Caneco
Mi manca l’animo per gettarlo.
Ormai la plastica è ingiallita e il disegno che ne ornava la superficie se ne è quasi del tutto andato.
Immagino sia diventato fragilissimo, incapace di sostenere anche l’urto di una caduta. Insomma, non è quasi più utilizzabile, è cioè pressoché inutile.
Ma l’ha comperato la mia mamma, forse negli anni sessanta. Lo usava ogni giorno in cucina: le serviva a misurare le dosi di acqua e farina. Alla Gemma serviva invece per annaffiare i gerani: è la quantità giusta per tre vasi - diceva - e poi ha il beccuccio e a terra non finisce neanche una goccia.
L’ho ritrovato in sgabuzzino in montagna, a Ronzone. Anche la Gemma non l’ha più ritenuto adeguato per portarlo con sé a Vicenza. L’ho ereditato io, e mi guardo bene dal buttarlo. Mi racconta delle persone che mi hanno cresciuto ed amato. A toccarlo mi pare di sentirne ancora la voce e le carezze.

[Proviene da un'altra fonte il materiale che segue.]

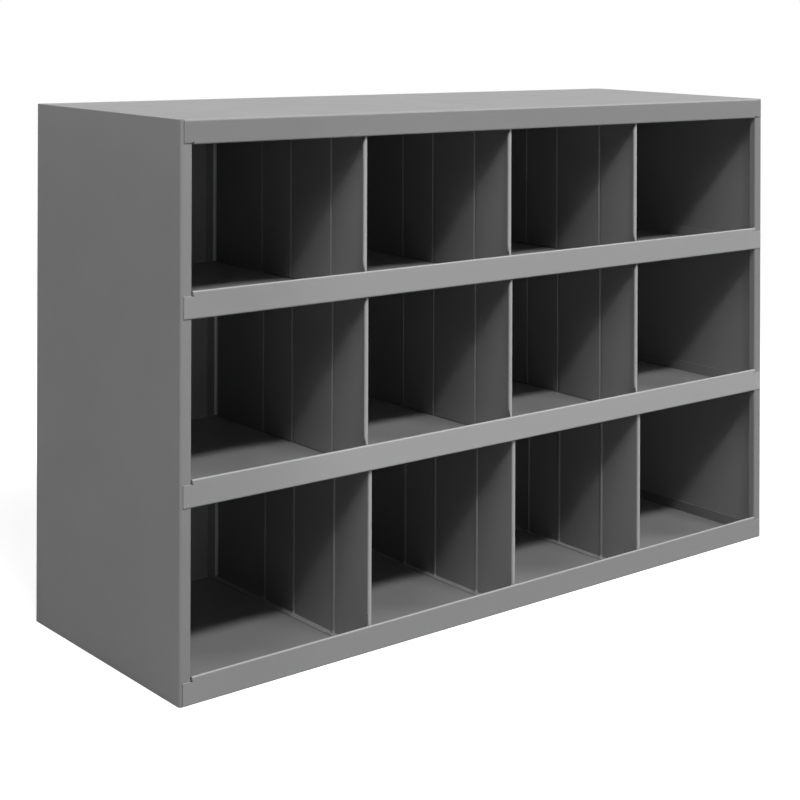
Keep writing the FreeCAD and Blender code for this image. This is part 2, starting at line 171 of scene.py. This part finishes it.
# %% Tone group
def build_coat_tone():
    defaults = {"Drift Scale": 4.0, "Speckle Scale": 1400.0}
    group, given, results = open_group("coat_tone", defaults, ["Drift", "Speckle"])
    drift = noise(group, given["Drift Scale"], detail=3.0, roughness=0.55)
    speckle = noise(group, given["Speckle Scale"], detail=0.0)
    give_results(group, results, {"Drift": drift, "Speckle": speckle})
    return group


coat_tone = build_coat_tone()
print("group:", coat_tone.name)

# %% [markdown]
# ## Worn edges
# Where sheet turns sharply, the coat is thin and gets rubbed first. The Bevel node gives the normal
# that a slightly rounded edge would have. Where it leaves the true normal, there is an edge. Noise
# breaks the line up, so that the wear comes and goes.


# %% Edge group
def build_worn_edge():
    defaults = {"Radius": 0.0007, "Patch Scale": 38.0}
    group, given, results = open_group("worn_edge", defaults, ["Mask", "Normal"])
    rounded = add_node(group, "ShaderNodeBevel", {"samples": 4}, Radius=given["Radius"]).outputs["Normal"]
    true_normal = add_node(group, "ShaderNodeNewGeometry").outputs["True Normal"]
    dot_product = {"operation": "DOT_PRODUCT"}
    agreement = add_node(group, "ShaderNodeVectorMath", dot_product, _0=rounded, _1=true_normal).outputs["Value"]
    edge = remap(group, agreement, 0.99, 0.82)
    broken = remap(group, noise(group, given["Patch Scale"], detail=5.0, roughness=0.65), 0.35, 0.7)
    give_results(group, results, {"Mask": calculate(group, "MULTIPLY", edge, broken), "Normal": rounded})
    return group


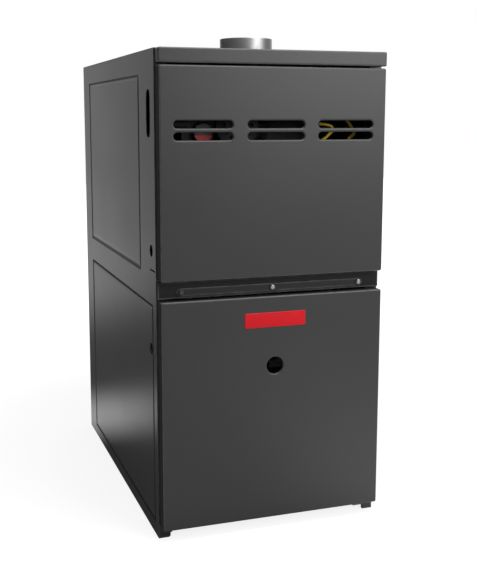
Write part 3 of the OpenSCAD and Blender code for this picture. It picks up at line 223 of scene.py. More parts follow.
floor_half = 9.0
floor_mesh = bpy.data.meshes.new("pale_floor")
floor_corners = [(floor_half * sx, floor_half * sy, 0) for sx, sy in ((-1, -1), (1, -1), (1, 1), (-1, 1))]
floor_mesh.from_pydata(floor_corners, [], [(0, 1, 2, 3)])
floor = bpy.data.objects.new("pale_floor", floor_mesh)
bpy.context.scene.collection.objects.link(floor)
floor_place = begin("pale_floor")
floor_x, floor_y, floor_z = axes(floor_place)
apart = floor_z.math("SQRT", floor_x * floor_x + floor_y * floor_y)
floor_seen, floor_mirrored = kinds_of_ray(floor_place.tree)
far = apart.step(0.5, 2.2)
# To the camera the floor is pale, and white far off, but dark under the casing. To the paint it is
# bright in front of the doors and to their right, and in three patches left of the casing and behind.
beside_doors = floor_y.step(-0.3, -0.5) * 0.5 + floor_x.step(0.0, 0.35) * floor_y.step(-1.6, -0.6) * 0.9
slant = floor_x / floor_y.larger(0.5)
near_casing = floor_x.step(-0.10, -0.24) * floor_x.step(-0.62, -0.32) * floor_y.step(0.17, 0.42)
beside_casing = (near_casing * floor_y.step(0.75, 0.44) * 0.95
                 + floor_y.step(1.1, 2.4) * floor_y.step(5.0, 3.6) * slant.step(-0.50, -0.22) * 0.8
                 + floor_y.step(3.6, 5.0) * slant.step(-0.30, -0.18)) * floor_x.step(-0.1, -0.2)
under = abs(floor_x).step(0.2222, 0.2180) * floor_y.step(-0.31, -0.28) * floor_y.step(0.362, 0.358)
lift = floor_seen * (far * 0.3 + 0.84) * (1 - under) + floor_mirrored * beside_doors.larger(beside_casing)
floor_tone = clouds(floor_place, 1.5).tint((0.20, 0.20, 0.20), (0.23, 0.23, 0.23))
floor_mesh.materials.append(complete(floor_place, floor_tone, 0.9, shine=0.1, glow=lift))


# ---- Casing -------------------------------------------------------------------------------------
# The wrapper of folded steel sheet, two sides and a back, and the cap over the burner space.
# All of it is powder coated charcoal: a fine orange peel, faint clouds, and along the folds a lighter
# band, partly rubbed paint and partly painted highlight.
charcoal = (0.0150, 0.0150, 0.0150)
charcoal_pale = (0.0200, 0.0200, 0.0198)
rubbed_paint_and_highlight = (0.110, 0.110, 0.107)
# Near black, painted as shade in the side grooves and on the doors' side walls.
painted_shade_colour = (0.003, 0.003, 0.003)
# Y and Z of the corners of each pressed rectangle on the sides, and how dark the shade painted in its groove
# is
pressed_sides = ((-0.22085, 0.495, 0.28915, 0.863, 0.35), (-0.31285, 0.023, 0.28915, 0.443, 0.80))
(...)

Lo tengo in mano e rido. È un banalissimo bricco da cucina, qualcuno direbbe che è una caraffa, di quelle veramente economiche, forse data in omaggio da qualche bottega, o pagata coi punti, cioè con le figurine che si trovavano nelle scatole dei detersivi.
Cos’è? - mi hanno chiesto - è un caneco - ho risposto, recuperando dalla memora il termine impiegato dalla mamma e dalla Gemma.
Cooosa? CA - NE - CO - ho risposto, sillabando la parola, oppure canecheto, visto che è piccolino.
Tutti m’hanno guardato come fossi impazzito. Io ho riso e ho tentato di recuperare un minimo di dignità, mettendo in campo un pò di scherzosa fantasia.
Ma dai! Non lo sapete? Tu, poi, che tutte le mattine leggi “Una parola al giorno” e digerisci anche i termini più strani ed improbabili, non sai che Caneco è lemma dotto, molto elegante, di diretta derivazione greca, cioè da Kalix oppure dal più popolare Kalinekòs; è stato poi recuperato dal latino Calinecus, diventato, per errore di trascrizione, Caninecus, che indica il vaso rituale usato dai sacerdoti quando distribuivano ai fedeli l’acqua e il vino. Da noi è stato semplificato in Calice …
A questo punto la voce mi si è strozzata, e s’è capito che mi stava venendo da ridere.
Mi hanno liquidato con un gestaccio della mano. Ma no … - ho cercato di recuperare - tra le lingue neolatine è rimasto intatto nel portoghese. Ecco perché la mia mamma usava sempre questa parola. Ma guarda che caneco è diffuso un po’ in tutto il mondo, specie nelle città marinare, quelle dotate di grandi porti, dove circolano ancora lingue franche, quelle impiegate dai marinai.
Ora chi mi ascoltava è dubbioso. Si sapeva, infatti, che la mia mamma aveva passato la giovinezza a Recife, grande città portuale del Brasile.
Così ho calcato la mano. Significa bicchiere, o caraffa - ho aggiunto - a seconda della quantità del liquido che vi veniva versato, vino, rum, grog. La parola indica anche il fornello, cioè la testa della pipa, e capite che in questo caso il caneco si presenta nella sua minima dimensione, quella della dose di tabacco da fumare. Mai visto i marinai con la pipa in bocca?
Avevo esagerato! Mi hanno ripetuto il gesto, stavolta con una venatura un po’ più … da portuale.
Io però ho sorriso, travolto dalla nostalgia. M’è difficile immaginare la Gemma vestita alla marinara, e m’intenerisce pensare che la mamma sia partita da quella parola per tentare d’insegnarle il portoghese.